### GIVEN TASK
Every line that holds the string "origin" is to be identified and copied.

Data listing
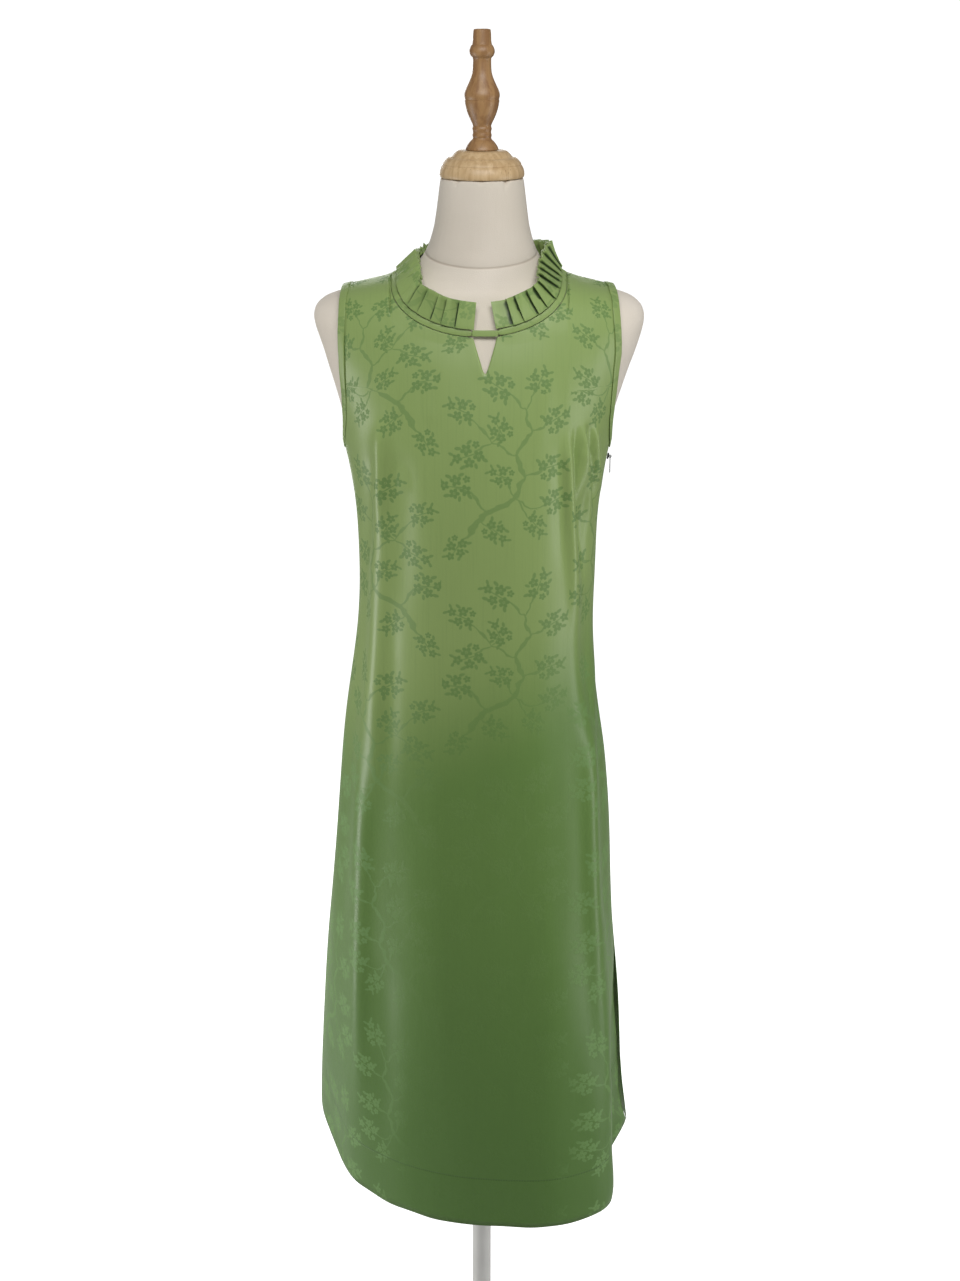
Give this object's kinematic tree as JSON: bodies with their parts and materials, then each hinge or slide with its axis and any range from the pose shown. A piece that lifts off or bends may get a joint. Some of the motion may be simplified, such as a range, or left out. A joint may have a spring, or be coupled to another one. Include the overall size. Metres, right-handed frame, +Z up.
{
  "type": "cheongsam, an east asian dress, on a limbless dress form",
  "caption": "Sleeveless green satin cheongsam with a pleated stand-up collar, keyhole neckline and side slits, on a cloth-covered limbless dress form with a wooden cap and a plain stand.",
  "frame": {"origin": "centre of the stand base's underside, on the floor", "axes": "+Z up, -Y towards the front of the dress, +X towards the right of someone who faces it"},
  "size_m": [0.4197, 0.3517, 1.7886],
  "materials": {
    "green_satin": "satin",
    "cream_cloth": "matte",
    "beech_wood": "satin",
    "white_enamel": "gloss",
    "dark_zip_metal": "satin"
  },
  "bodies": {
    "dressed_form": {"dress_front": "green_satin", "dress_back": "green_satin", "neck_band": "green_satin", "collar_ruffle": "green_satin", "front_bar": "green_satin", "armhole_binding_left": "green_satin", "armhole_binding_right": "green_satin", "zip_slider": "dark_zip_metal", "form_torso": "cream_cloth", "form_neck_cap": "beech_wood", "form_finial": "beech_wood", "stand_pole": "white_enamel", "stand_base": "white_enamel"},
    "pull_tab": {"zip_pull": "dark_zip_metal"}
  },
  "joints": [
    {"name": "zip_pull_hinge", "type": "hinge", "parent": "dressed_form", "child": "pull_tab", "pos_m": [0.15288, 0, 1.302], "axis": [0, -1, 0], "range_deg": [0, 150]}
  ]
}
--
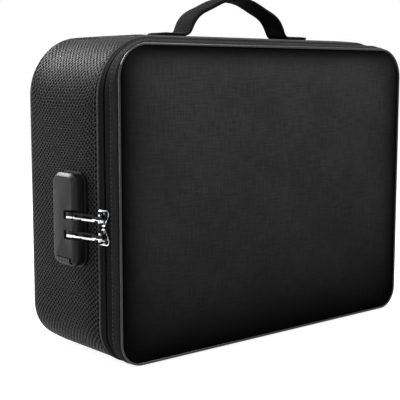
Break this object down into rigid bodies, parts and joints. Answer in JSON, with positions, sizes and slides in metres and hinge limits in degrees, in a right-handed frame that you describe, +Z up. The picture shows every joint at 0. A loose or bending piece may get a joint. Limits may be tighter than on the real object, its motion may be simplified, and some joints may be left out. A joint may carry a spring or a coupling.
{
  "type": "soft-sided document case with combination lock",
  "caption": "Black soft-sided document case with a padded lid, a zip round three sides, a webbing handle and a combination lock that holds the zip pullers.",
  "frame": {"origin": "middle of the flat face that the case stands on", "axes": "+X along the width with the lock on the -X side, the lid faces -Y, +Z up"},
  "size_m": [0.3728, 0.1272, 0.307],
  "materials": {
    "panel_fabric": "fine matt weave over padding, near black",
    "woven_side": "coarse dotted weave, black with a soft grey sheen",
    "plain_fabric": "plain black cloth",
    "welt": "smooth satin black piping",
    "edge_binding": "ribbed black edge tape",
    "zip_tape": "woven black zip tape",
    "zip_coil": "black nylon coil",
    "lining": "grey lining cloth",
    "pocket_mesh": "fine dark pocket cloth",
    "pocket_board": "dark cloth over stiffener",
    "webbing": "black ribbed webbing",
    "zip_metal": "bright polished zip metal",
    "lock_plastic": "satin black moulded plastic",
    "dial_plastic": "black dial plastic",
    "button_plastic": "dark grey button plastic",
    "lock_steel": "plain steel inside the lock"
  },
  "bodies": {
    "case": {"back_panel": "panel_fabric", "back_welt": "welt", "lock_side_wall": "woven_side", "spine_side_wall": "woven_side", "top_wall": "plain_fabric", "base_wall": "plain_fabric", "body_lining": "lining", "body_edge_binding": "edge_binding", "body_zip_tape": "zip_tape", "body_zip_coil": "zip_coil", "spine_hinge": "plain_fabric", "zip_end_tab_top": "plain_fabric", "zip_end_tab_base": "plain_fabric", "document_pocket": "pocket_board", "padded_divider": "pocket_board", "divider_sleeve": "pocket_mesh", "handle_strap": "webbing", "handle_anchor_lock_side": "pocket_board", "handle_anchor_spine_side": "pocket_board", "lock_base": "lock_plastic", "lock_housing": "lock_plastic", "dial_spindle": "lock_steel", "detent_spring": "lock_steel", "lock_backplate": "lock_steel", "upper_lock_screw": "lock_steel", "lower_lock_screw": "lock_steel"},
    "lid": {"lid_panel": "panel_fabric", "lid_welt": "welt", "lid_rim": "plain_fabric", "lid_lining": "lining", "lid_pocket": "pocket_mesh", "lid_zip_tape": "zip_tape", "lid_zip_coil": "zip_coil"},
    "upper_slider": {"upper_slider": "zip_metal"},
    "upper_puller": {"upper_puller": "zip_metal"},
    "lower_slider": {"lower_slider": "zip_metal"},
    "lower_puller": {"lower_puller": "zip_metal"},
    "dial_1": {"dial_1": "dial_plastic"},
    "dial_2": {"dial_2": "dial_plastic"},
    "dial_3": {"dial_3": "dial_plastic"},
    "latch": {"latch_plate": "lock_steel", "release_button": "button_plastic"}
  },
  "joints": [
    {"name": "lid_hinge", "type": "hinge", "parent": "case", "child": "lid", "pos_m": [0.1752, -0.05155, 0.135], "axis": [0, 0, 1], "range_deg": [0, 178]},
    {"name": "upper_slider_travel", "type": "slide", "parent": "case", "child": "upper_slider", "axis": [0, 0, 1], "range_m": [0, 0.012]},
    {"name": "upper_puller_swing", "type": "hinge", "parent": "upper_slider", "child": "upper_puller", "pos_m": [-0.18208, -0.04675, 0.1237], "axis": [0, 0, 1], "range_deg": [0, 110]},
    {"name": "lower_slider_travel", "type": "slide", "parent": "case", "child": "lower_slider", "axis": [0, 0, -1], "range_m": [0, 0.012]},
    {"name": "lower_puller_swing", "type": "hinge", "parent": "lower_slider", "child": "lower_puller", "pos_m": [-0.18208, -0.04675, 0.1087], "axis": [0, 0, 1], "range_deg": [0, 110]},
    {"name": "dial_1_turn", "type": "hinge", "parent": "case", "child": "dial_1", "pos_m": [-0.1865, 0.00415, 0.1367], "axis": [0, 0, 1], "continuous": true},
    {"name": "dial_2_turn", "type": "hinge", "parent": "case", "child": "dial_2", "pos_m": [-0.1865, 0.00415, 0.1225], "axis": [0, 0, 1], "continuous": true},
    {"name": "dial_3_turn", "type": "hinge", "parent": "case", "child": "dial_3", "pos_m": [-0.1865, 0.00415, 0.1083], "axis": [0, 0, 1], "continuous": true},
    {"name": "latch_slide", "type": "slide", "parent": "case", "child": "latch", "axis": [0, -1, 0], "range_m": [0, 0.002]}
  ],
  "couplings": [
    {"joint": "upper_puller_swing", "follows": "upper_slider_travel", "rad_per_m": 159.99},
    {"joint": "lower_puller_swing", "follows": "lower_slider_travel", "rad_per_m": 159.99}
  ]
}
--
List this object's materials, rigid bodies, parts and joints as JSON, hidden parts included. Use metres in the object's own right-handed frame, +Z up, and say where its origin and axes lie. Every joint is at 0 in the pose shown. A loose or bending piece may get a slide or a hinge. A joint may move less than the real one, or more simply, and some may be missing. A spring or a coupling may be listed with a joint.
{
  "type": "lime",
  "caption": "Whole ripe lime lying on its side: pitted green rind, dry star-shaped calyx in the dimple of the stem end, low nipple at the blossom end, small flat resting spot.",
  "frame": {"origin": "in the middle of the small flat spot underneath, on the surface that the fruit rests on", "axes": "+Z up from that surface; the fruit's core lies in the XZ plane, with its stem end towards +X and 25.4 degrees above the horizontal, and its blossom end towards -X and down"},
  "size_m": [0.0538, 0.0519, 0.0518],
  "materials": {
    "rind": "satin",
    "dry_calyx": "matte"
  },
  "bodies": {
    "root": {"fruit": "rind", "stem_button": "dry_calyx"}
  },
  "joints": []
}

### RESULT OF THIS EXERCISE
  "frame": {"origin": "centre of the stand base's underside, on the floor", "axes": "+Z up, -Y towards the front of the dress, +X towards the right of someone who faces it"},
  "frame": {"origin": "middle of the flat face that the case stands on", "axes": "+X along the width with the lock on the -X side, the lid faces -Y, +Z up"},
List this object's materials, rigid bodies, parts and joints as JSON, hidden parts included. Use metres in the object's own right-handed frame, +Z up, and say where its origin and axes lie. Every joint is at 0 in the pose shown. A loose or bending piece may get a slide or a hinge. A joint may move less than the real one, or more simply, and some may be missing. A spring or a coupling may be listed with a joint.
  "frame": {"origin": "in the middle of the small flat spot underneath, on the surface that the fruit rests on", "axes": "+Z up from that surface; the fruit's core lies in the XZ plane, with its stem end towards +X and 25.4 degrees above the horizontal, and its blossom end towards -X and down"},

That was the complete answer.